Lookup Tables- $862F - $86F0: Period lookup table, starting with 97 high bytes followed by the corresponding low bytes. All period values are subtracted by 0x80.
- $BEFB - $BF50: Song / sound effect pointer table, 43 entries.
- $BF51 - $BFC0: DPCM assignment table, 28 entries, where each entry consists of 4 bytes; DPCM pitch, initial delta counter value, sample index (real address is C000 + xx * 40), sample length (real length is xx * 10 + 1).
Caveats- Envelopes may appear anywhere within the music data, so every time a track needs to use a new instrument envelope it must repeat the envelope pointer.
- There are no instrument definitions for the triangle / noise channel's percussion. They are controlled entirely by separate notes and pattern invocations.
- Command FA does nothing if there is not a current pattern in use, which means patterns may be defined within the main track data itself, or even defined on another track (Stage 1 does this for almost the entire Pulse 1 track's echo data). Example taken from the title's triangle track:
$AD3C: 1B 01 1A 01 19 01 F1 07 FA [ (kick8)[o2 d+%1 d%1 c+%1 r%7]
$AD45: FB 3C AD (kick8)
$AD48: F6 01 21 20 1F 1E 1D 1C 1B 1A 19 F1 F7 FA (snare8)[L1 o2 ag+gf+fed+dc+ r L0]
$AD56: FB 3C AD (kick8)
$AD59: FB 3C AD (kick8)
$AD5C: FB 3C AD (kick8)
$AD5F: FB 48 AD (snare8)
$AD62: FB 3C AD (kick8)
$AD65: FE 02 3C AD ]3
$AD69: F6 01 25 24 23 22 21 20 1F 1E 1D F1 F7 FA (tomhi8)[L1 o3 c+c<ba+ag+gf+f r L0]
$AD77: FB 69 AD (tomhi8)
$AD7A: F6 01 1D 1C 1B 1A 19 18 17 16 15 F1 F7 FA (tommid8)[L1 o2 fed+dc+c<ba+a r L0]

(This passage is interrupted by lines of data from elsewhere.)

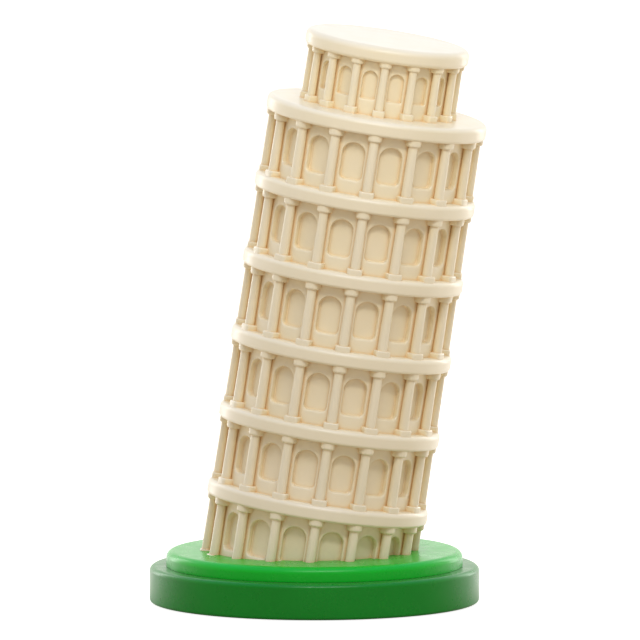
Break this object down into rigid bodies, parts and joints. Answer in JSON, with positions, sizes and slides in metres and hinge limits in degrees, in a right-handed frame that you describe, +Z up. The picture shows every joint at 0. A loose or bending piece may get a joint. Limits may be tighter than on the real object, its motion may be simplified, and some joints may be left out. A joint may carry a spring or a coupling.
{
  "type": "miniature leaning bell tower",
  "caption": "Round bell tower, tier on tier of columns and blind arches, leaning on a stepped round plinth; a desk ornament that rests on its flat underside.",
  "frame": {"origin": "centre of the flat underside, on the surface the ornament stands on", "axes": "+Z up; the tower leans towards +X in the XZ plane; the front faces -Y"},
  "size_m": [0.0817, 0.0798, 0.1403],
  "materials": {
    "cream_resin": "smooth satin, warm cream",
    "dark_green": "smooth satin, dark green",
    "bright_green": "smooth satin, bright green",
    "steel": "bright zinc plated",
    "beech": "plain turned beech",
    "black_rubber": "matt"
  },
  "bodies": {
    "root": {"anti_slip_disc": "black_rubber", "lower_plinth": "dark_green", "upper_plinth": "bright_green", "plinth_screw_1": "steel", "plinth_screw_2": "steel", "plinth_screw_3": "steel", "storey_1": "cream_resin", "cornice_1": "cream_resin", "dowel_1": "beech", "storey_2": "cream_resin", "cornice_2": "cream_resin", "dowel_2": "beech", "storey_3": "cream_resin", "cornice_3": "cream_resin", "dowel_3": "beech", "storey_4": "cream_resin", "cornice_4": "cream_resin", "dowel_4": "beech", "storey_5": "cream_resin", "cornice_5": "cream_resin", "dowel_5": "beech", "storey_6": "cream_resin", "cornice_6": "cream_resin", "dowel_6": "beech", "belfry": "cream_resin", "belfry_roof": "cream_resin", "roof_dowel": "beech", "tie_bolt": "steel", "head_washer": "steel", "nut_washer": "steel", "tie_nut": "steel"}
  },
  "joints": []
}
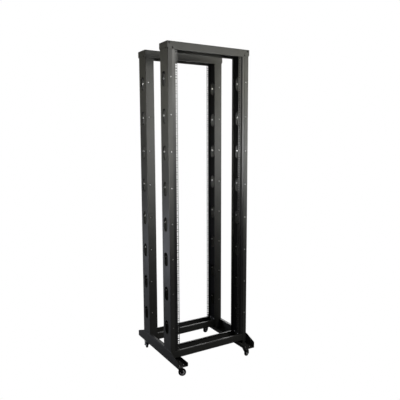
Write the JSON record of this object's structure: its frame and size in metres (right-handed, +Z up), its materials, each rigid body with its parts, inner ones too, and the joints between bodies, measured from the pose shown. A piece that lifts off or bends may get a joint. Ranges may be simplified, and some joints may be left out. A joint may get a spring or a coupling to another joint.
{
  "type": "four-post open-frame equipment rack",
  "caption": "Open steel equipment rack: two portal frames with slotted posts and square-hole mounting rails on side feet with swivel casters.",
  "frame": {"origin": "on the floor, under the middle of the rack", "axes": "+X to the right seen from the front, +Y to the rear, +Z up"},
  "size_m": [0.599, 0.6, 2.0649],
  "materials": {
    "frame_paint": "satin fine-texture powder coat, charcoal",
    "inner_paint": "matt fine-texture powder coat, near black",
    "zinc_steel": "bright zinc plate",
    "black_steel": "black oxide",
    "tyre": "matt black rubber",
    "hub_plastic": "light grey moulded plastic"
  },
  "bodies": {
    "frame": {"post_front_left": "frame_paint", "post_front_right": "frame_paint", "post_rear_left": "frame_paint", "post_rear_right": "frame_paint", "mounting_rail_front_left": "frame_paint", "mounting_rail_front_right": "frame_paint", "mounting_rail_rear_left": "frame_paint", "mounting_rail_rear_right": "frame_paint", "side_channel_front_left": "inner_paint", "side_channel_front_right": "inner_paint", "side_channel_rear_left": "inner_paint", "side_channel_rear_right": "inner_paint", "top_beam_front": "frame_paint", "top_beam_rear": "frame_paint", "cross_beam_front": "frame_paint", "cross_beam_rear": "frame_paint", "side_foot_left": "frame_paint", "side_foot_right": "frame_paint", "tab_bolt_front_left_outer": "zinc_steel", "tab_bolt_front_left_inner": "zinc_steel", "tab_bolt_front_right_outer": "zinc_steel", "tab_bolt_front_right_inner": "zinc_steel", "tab_bolt_rear_left_outer": "zinc_steel", "tab_bolt_rear_left_inner": "zinc_steel", "tab_bolt_rear_right_outer": "zinc_steel", "tab_bolt_rear_right_inner": "zinc_steel", "beam_screw_front_left": "black_steel", "beam_screw_front_right": "black_steel", "beam_screw_rear_left": "black_steel", "beam_screw_rear_right": "black_steel", "caster_plate_front_left": "zinc_steel", "caster_kingpin_front_left": "zinc_steel", "caster_plate_front_right": "zinc_steel", "caster_kingpin_front_right": "zinc_steel", "caster_plate_rear_left": "zinc_steel", "caster_kingpin_rear_left": "zinc_steel", "caster_plate_rear_right": "zinc_steel", "caster_kingpin_rear_right": "zinc_steel"},
    "swivel_front_left": {"caster_fork_front_left": "black_steel", "caster_axle_front_left": "black_steel"},
    "wheel_front_left": {"caster_tyre_front_left": "tyre", "caster_hub_front_left": "hub_plastic"},
    "swivel_front_right": {"caster_fork_front_right": "black_steel", "caster_axle_front_right": "black_steel"},
    "wheel_front_right": {"caster_tyre_front_right": "tyre", "caster_hub_front_right": "hub_plastic"},
    "swivel_rear_left": {"caster_fork_rear_left": "black_steel", "caster_axle_rear_left": "black_steel"},
    "wheel_rear_left": {"caster_tyre_rear_left": "tyre", "caster_hub_rear_left": "hub_plastic"},
    "swivel_rear_right": {"caster_fork_rear_right": "black_steel", "caster_axle_rear_right": "black_steel"},
    "wheel_rear_right": {"caster_tyre_rear_right": "tyre", "caster_hub_rear_right": "hub_plastic"}
  },
  "joints": [
    {"name": "swivel_turn_front_left", "type": "hinge", "parent": "frame", "child": "swivel_front_left", "pos_m": [-0.2585, -0.252, 0], "axis": [0, 0, 1], "continuous": true},
    {"name": "wheel_spin_front_left", "type": "hinge", "parent": "swivel_front_left", "child": "wheel_front_left", "pos_m": [-0.24291, -0.261, 0.025], "axis": [0.5, 0.866, 0], "continuous": true},
    {"name": "swivel_turn_front_right", "type": "hinge", "parent": "frame", "child": "swivel_front_right", "pos_m": [0.2585, -0.252, 0], "axis": [0, 0, 1], "continuous": true},
    {"name": "wheel_spin_front_right", "type": "hinge", "parent": "swivel_front_right", "child": "wheel_front_right", "pos_m": [0.27481, -0.24439, 0.025], "axis": [-0.4226, 0.9063, 0], "continuous": true},
    {"name": "swivel_turn_rear_left", "type": "hinge", "parent": "frame", "child": "swivel_rear_left", "pos_m": [-0.2585, 0.252, 0], "axis": [0, 0, 1], "continuous": true},
    {"name": "wheel_spin_rear_left", "type": "hinge", "parent": "swivel_rear_left", "child": "wheel_rear_left", "pos_m": [-0.26316, 0.23461, 0.025], "axis": [0.9659, -0.2588, 0], "continuous": true},
    {"name": "swivel_turn_rear_right", "type": "hinge", "parent": "frame", "child": "swivel_rear_right", "pos_m": [0.2585, 0.252, 0], "axis": [0, 0, 1], "continuous": true},
    {"name": "wheel_spin_rear_right", "type": "hinge", "parent": "swivel_rear_right", "child": "wheel_rear_right", "pos_m": [0.24159, 0.24584, 0.025], "axis": [0.342, -0.9397, 0], "continuous": true}
  ]
}
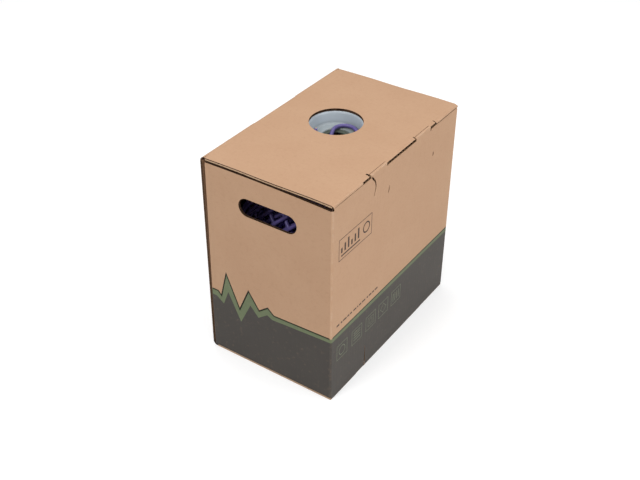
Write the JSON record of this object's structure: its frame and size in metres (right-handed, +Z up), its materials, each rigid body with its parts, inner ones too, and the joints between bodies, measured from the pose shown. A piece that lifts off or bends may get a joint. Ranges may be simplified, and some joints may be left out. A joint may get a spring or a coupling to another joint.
{
  "type": "cable spool box",
  "caption": "Corrugated dispenser carton with a cable spool on a fixed axle, a bell-mouthed payout funnel under the lid and hinged end panels with handholds.",
  "frame": {"origin": "centre of the resting face under the bottom panel", "axes": "+Z up; -Y towards the front end panel with the handhold nearest the viewer; +X towards the right wall that both end panels fold out of; the spool turns about X"},
  "size_m": [0.226, 0.347, 0.35],
  "materials": {
    "kraft_board": "uncoated kraft corrugated board, partly printed dark grey and green",
    "fibreboard": "smooth pressed fibreboard",
    "paper_tube": "spiral-wound paper tube",
    "grey_plastic": "light blue-grey moulded plastic, satin",
    "axle_plastic": "dark extruded plastic tube",
    "grommet_rubber": "dark grey-green elastomer",
    "zinc_steel": "bright zinc plate",
    "cable_jacket": "violet cable jacket, satin"
  },
  "bodies": {
    "carton": {"right_wall": "kraft_board", "top_panel": "kraft_board", "left_wall": "kraft_board", "bottom_panel": "kraft_board", "glue_flap": "kraft_board", "inner_board_right": "kraft_board", "inner_board_left": "kraft_board", "axle_tube": "axle_plastic", "axle_bush_right": "grey_plastic", "axle_bush_left": "grey_plastic", "payout_funnel": "grey_plastic", "throat_grommet": "grommet_rubber", "funnel_backing_plate": "fibreboard", "cable_tail": "cable_jacket"},
    "front_end": {"front_end_panel": "kraft_board"},
    "front_flap": {"front_tuck_flap": "kraft_board"},
    "back_end": {"back_end_panel": "kraft_board"},
    "back_flap": {"back_tuck_flap": "kraft_board"},
    "spool": {"spool_barrel": "paper_tube", "spool_flange_right": "fibreboard", "spool_flange_left": "fibreboard", "hub_plate_right": "grey_plastic", "hub_plate_left": "grey_plastic", "tie_rod_1": "zinc_steel", "tie_rod_2": "zinc_steel", "tie_rod_3": "zinc_steel", "tie_nut_1": "zinc_steel", "tie_nut_2": "zinc_steel", "tie_nut_3": "zinc_steel", "cable_winding": "cable_jacket"}
  },
  "joints": [
    {"name": "spool_spin", "type": "hinge", "parent": "carton", "child": "spool", "pos_m": [0, 0, 0.175], "axis": [1, 0, 0], "continuous": true},
    {"name": "front_open", "type": "hinge", "parent": "carton", "child": "front_end", "pos_m": [0.113, -0.1735, 0.175], "axis": [0, 0, 1], "range_deg": [0, 115]},
    {"name": "front_tuck", "type": "hinge", "parent": "front_end", "child": "front_flap", "pos_m": [-0.1048, -0.1735, 0.175], "axis": [0, 0, 1], "range_deg": [0, 18]},
    {"name": "back_open", "type": "hinge", "parent": "carton", "child": "back_end", "pos_m": [0.113, 0.1735, 0.175], "axis": [0, 0, -1], "range_deg": [0, 115]},
    {"name": "back_tuck", "type": "hinge", "parent": "back_end", "child": "back_flap", "pos_m": [-0.1048, 0.1735, 0.175], "axis": [0, 0, -1], "range_deg": [0, 18]}
  ],
  "couplings": [
    {"joint": "front_tuck", "follows": "front_open", "ratio": 0.15},
    {"joint": "back_tuck", "follows": "back_open", "ratio": 0.15}
  ]
}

$AD88: FB 2E AD (tomlo8) ; defined earlier
$AD8B: FB 12 AD (tomhi16) ; defined earlier
$AD8E: FB 12 AD (tomhi16) ; defined earlier
$AD91: F1 05 r16
$AD93: FB 12 AD (tomhi16) ; defined earlier
$AD96: FB 20 AD (tommid16) ; defined earlier
$AD99: FB 20 AD (tommid16) ; defined earlier
$AD9C: FB 2E AD (tomlo8) ; defined earlier
- Command FC may point to the middle of a loop. This may be used to implement loop breaks, however it does not seem to be used on local loops, only the global loop (the last command of the title's Pulse 1 track does this, skipping over a rest on looping).